Hand back each line, unchanged, from the top down to the line where "Frame: origin at" sits.

———

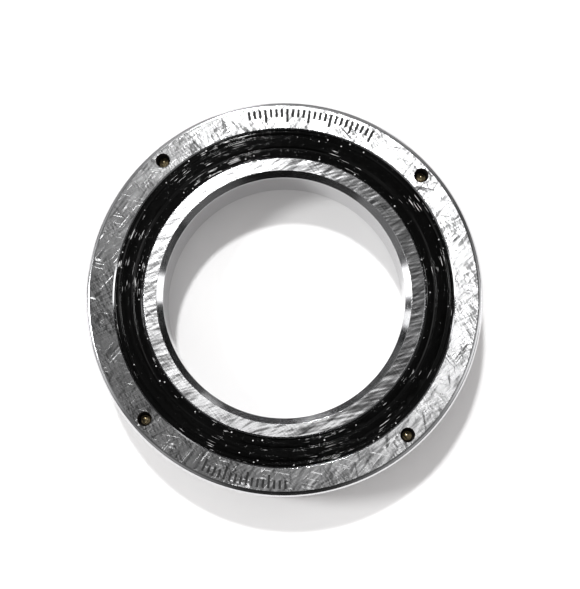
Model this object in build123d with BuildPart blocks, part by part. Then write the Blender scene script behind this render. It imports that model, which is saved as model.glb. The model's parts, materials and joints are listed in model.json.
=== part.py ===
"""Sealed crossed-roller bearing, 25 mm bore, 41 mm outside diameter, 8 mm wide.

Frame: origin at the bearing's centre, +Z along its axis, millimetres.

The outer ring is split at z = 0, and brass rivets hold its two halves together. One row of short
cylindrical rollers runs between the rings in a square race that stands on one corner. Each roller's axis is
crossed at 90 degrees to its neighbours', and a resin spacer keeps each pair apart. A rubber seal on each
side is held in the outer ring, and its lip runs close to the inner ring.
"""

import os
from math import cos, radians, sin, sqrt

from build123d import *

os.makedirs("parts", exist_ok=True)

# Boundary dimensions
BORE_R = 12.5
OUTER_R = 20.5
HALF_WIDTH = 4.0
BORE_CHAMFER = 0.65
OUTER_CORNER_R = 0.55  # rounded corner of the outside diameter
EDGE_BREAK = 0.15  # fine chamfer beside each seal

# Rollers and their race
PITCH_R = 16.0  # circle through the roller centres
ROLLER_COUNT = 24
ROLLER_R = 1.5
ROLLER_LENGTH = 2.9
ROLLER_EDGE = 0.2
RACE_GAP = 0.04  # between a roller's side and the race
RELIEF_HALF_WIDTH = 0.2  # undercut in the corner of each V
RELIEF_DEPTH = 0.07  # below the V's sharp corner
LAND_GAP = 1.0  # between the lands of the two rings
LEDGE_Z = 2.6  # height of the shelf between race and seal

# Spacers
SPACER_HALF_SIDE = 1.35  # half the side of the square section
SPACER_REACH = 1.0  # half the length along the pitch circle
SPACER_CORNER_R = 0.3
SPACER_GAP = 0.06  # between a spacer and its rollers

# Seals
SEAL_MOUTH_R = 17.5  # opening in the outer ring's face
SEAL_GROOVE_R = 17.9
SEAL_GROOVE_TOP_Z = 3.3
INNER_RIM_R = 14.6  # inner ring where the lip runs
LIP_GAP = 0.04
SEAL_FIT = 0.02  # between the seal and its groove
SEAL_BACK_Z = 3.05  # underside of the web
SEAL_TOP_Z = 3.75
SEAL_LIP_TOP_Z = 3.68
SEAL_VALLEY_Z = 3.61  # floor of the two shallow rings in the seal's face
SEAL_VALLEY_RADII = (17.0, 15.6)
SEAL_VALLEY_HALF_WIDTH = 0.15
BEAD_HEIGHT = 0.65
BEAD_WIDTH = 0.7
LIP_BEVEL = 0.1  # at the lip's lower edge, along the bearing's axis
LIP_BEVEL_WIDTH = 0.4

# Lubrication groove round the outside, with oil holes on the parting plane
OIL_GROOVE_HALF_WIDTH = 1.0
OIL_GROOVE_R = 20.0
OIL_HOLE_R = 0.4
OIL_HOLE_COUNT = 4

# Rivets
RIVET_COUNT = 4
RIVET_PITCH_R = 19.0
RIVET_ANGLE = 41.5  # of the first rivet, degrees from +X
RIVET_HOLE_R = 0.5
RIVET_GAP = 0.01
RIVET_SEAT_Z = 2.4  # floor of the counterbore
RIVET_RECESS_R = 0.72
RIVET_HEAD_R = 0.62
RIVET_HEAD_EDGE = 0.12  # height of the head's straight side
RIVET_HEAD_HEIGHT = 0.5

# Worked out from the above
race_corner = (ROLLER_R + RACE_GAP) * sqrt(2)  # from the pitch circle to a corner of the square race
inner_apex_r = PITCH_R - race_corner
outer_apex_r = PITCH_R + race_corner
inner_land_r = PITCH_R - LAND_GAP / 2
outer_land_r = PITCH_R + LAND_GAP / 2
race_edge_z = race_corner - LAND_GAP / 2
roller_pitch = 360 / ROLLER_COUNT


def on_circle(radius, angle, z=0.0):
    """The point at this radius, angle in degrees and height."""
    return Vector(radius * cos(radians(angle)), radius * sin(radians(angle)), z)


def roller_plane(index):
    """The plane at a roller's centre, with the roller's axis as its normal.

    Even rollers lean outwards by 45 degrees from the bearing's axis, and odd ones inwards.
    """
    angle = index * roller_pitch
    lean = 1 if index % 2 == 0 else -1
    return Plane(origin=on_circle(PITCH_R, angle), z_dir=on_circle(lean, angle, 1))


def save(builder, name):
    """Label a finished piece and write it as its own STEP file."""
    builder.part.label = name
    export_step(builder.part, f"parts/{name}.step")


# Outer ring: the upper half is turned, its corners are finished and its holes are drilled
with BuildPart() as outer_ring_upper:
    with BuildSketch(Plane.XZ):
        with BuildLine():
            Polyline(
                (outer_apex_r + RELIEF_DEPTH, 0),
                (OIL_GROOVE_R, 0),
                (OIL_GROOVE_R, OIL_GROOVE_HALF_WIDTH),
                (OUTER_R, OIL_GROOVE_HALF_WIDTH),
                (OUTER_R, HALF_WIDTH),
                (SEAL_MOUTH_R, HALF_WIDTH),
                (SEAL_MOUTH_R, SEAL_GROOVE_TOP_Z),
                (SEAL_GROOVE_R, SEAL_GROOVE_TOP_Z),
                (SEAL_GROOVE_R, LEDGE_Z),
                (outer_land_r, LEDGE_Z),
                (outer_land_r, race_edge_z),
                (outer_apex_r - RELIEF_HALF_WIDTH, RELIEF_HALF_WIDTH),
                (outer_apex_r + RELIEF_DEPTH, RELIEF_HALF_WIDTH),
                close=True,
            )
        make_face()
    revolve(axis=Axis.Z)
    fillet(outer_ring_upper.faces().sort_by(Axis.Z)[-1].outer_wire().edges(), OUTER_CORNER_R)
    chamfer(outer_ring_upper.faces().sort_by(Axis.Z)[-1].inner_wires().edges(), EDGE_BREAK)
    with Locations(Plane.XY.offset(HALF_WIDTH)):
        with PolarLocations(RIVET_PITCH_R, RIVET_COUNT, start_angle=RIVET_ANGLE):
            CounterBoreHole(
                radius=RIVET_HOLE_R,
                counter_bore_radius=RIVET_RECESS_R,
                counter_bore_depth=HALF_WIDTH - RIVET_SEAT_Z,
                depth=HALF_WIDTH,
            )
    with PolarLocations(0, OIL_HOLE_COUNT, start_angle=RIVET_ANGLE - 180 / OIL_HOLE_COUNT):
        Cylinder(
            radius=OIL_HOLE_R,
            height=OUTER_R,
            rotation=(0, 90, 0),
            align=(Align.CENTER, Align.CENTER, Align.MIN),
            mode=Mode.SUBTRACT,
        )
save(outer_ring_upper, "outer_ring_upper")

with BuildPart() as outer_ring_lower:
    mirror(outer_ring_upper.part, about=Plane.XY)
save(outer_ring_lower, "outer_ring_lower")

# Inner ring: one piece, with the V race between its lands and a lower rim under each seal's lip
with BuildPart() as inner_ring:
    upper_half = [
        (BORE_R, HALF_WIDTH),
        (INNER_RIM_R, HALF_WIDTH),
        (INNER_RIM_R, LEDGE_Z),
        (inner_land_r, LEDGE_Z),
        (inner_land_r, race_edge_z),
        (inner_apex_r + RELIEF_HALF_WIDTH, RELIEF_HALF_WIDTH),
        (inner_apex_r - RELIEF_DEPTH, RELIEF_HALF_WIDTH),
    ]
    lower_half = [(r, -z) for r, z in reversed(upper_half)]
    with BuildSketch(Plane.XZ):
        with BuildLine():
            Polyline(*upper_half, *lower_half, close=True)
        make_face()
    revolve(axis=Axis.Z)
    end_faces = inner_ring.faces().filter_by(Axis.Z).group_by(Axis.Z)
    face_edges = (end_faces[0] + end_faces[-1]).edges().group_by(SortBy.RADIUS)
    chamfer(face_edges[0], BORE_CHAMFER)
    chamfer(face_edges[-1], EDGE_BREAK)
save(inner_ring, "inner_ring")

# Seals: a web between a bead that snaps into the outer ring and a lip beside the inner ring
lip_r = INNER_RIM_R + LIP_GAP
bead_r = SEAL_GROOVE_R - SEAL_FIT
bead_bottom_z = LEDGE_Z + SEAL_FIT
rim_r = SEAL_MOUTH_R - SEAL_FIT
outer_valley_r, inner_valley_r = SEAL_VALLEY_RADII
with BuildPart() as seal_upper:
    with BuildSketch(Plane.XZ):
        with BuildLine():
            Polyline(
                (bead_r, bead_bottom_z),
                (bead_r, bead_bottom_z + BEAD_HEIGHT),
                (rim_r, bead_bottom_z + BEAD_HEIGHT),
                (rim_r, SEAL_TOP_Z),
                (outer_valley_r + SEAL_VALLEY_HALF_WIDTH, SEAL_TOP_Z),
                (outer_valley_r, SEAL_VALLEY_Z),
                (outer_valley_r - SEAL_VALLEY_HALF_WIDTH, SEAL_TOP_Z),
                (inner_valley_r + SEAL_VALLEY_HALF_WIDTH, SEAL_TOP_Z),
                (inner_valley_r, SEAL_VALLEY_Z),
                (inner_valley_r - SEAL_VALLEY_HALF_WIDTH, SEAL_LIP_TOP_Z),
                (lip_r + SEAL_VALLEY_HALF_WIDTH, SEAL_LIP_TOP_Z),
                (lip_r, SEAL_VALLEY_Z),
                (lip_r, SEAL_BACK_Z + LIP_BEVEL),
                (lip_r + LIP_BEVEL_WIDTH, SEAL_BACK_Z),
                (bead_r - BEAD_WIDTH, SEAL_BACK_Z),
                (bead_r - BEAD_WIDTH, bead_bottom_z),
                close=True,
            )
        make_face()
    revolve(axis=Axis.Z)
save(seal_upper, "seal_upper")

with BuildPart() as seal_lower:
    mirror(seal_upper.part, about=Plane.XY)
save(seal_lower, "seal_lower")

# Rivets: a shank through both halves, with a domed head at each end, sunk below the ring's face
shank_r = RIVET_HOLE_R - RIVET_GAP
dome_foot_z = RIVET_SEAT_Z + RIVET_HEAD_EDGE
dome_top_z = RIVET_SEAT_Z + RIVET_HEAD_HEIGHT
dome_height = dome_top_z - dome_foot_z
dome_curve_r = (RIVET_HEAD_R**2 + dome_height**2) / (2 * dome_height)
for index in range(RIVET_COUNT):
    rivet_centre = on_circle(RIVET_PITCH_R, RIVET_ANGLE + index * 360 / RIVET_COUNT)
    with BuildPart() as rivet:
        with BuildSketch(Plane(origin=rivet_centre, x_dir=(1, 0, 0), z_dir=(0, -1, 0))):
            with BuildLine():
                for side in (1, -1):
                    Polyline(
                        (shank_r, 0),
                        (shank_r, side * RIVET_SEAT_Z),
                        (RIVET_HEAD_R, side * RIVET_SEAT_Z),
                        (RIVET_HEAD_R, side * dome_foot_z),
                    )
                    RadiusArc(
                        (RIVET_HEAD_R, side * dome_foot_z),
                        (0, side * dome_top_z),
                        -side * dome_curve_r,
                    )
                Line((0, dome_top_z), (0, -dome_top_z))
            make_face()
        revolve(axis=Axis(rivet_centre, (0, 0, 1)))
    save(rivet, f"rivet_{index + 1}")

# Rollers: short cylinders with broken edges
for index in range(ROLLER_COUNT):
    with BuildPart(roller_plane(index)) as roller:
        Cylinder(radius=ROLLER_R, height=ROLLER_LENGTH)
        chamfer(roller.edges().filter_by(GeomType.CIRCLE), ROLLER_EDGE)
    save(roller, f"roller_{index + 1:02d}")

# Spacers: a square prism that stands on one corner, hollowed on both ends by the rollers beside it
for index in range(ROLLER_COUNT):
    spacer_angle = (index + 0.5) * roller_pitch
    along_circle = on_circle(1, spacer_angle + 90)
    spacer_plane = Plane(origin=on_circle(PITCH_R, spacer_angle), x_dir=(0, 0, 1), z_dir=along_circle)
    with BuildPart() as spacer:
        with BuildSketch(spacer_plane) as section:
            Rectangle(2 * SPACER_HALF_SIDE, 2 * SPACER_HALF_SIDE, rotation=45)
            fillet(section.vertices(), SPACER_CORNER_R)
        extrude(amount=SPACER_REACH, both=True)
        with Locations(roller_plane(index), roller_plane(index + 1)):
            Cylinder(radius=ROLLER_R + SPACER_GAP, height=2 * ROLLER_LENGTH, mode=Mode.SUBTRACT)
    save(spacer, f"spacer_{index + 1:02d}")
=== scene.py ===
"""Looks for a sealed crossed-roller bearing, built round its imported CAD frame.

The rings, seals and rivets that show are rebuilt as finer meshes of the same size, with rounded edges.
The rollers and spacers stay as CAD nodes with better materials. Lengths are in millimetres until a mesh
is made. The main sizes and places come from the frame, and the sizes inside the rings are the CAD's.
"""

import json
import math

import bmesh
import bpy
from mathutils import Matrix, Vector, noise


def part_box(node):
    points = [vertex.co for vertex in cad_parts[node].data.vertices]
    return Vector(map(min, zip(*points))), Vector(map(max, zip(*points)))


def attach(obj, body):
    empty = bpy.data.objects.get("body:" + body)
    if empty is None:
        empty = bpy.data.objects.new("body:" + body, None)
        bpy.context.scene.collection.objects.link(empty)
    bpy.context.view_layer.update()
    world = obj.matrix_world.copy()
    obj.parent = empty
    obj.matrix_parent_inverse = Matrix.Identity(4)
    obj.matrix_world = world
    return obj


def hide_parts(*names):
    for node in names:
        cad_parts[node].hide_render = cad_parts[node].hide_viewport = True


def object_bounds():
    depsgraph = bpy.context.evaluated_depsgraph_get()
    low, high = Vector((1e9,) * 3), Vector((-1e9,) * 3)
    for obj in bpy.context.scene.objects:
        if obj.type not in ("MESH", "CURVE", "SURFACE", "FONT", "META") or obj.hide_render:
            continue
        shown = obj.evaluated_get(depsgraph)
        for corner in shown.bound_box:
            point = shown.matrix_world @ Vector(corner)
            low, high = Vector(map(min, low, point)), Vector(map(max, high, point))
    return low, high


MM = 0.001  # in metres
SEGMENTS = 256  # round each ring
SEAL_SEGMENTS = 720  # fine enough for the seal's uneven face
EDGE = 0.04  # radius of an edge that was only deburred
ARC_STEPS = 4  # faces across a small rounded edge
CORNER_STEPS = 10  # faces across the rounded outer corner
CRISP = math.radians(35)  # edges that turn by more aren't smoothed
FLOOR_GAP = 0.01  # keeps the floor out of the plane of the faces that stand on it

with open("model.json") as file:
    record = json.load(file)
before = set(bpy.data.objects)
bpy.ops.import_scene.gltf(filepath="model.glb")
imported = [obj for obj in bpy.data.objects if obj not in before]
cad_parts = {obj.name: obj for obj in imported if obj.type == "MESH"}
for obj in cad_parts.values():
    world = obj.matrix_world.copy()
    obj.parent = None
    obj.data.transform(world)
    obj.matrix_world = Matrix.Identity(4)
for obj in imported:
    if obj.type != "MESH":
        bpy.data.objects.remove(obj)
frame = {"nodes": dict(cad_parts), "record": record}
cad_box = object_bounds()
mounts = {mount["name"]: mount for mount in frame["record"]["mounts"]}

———

- **Solution for this exercise**
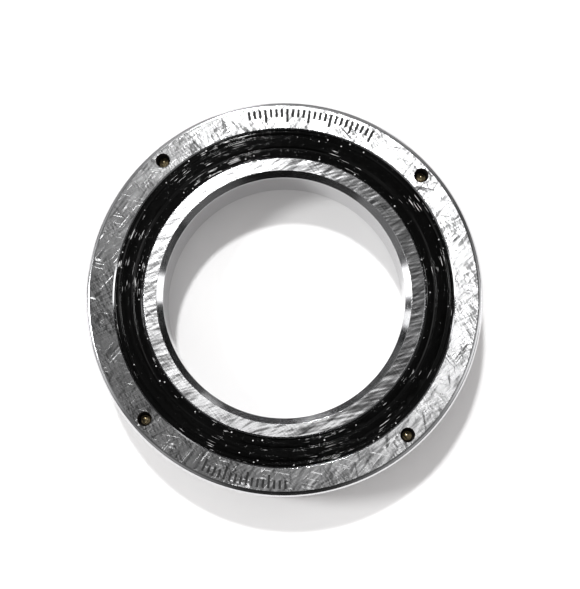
Model this object in build123d with BuildPart blocks, part by part. Then write the Blender scene script behind this render. It imports that model, which is saved as model.glb. The model's parts, materials and joints are listed in model.json.
=== part.py ===
"""Sealed crossed-roller bearing, 25 mm bore, 41 mm outside diameter, 8 mm wide.

Frame: origin at the bearing's centre, +Z along its axis, millimetres.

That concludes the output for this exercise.